Restricted/condensed code is therefore great for shared, established and static meanings (and values): but if you want to break out to say something new, particularly something which questions the received wisdom, you are going to have to use an elaborated code. Bernstein's research argued that working-class students had access to their restricted code(s) - but middle-class students had access to both restricted and elaborated codes, because the middle classes were more geographically, socially and culturally mobile.
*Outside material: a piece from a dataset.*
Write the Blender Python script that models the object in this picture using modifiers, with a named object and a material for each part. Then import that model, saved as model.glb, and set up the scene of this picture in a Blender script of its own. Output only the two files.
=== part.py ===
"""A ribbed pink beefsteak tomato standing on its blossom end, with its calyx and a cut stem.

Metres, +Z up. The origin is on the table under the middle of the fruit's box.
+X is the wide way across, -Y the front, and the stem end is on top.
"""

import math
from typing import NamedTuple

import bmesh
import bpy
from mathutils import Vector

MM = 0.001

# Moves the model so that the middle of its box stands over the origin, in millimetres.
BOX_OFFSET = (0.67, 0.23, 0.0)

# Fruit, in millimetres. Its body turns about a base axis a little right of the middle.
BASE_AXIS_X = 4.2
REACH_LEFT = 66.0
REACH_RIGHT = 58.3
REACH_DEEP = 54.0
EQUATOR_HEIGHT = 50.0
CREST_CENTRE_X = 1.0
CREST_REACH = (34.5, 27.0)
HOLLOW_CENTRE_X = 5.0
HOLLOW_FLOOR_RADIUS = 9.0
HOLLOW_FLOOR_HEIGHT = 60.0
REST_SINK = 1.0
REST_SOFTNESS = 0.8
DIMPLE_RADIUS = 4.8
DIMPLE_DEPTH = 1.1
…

I do not know of any recent research which attempts to check whether this is still true.
Because schools and colleges are:
  • concerned with the introduction of new knowledge which goes beyond existing shared meanings
  • relatively anonymous institutions which may not share many taken-for-granted meanings in their formal structures (although quite a lot in their informal structures within the staff and student groups)
- they need to use elaborated code. The bottom line is that if you can't handle elaborated code, you are not going to succeed in the educational system.

Bernstein has not gone unchallenged, particularly in his suggestion that restricted codes cannot deal effectively with new knowledge and ideas. 

Applications in Education

So? This is not about teachers trying to express themselves in their students' vernacular—which usually results in embarrassment and ridicule. It is, however, about the embarrassment which many students may feel when asked to express themselves (speak in class) in an elaborated-code, alien, institution. It is about the reassurance and security which can come from relapsing into grunts and argot which is inaccessible to the "powers that be". 


It is not primarily about restricted-code users' inability to understand elaborated code. They are exposed too much to the media for that (although some tabloid newspapers and radio stations affect a particular restricted-code style to suggest intimacy with their readers). It is however about their unfamiliarity with using it (speaking it rather than hearing it) to explain complex ideas.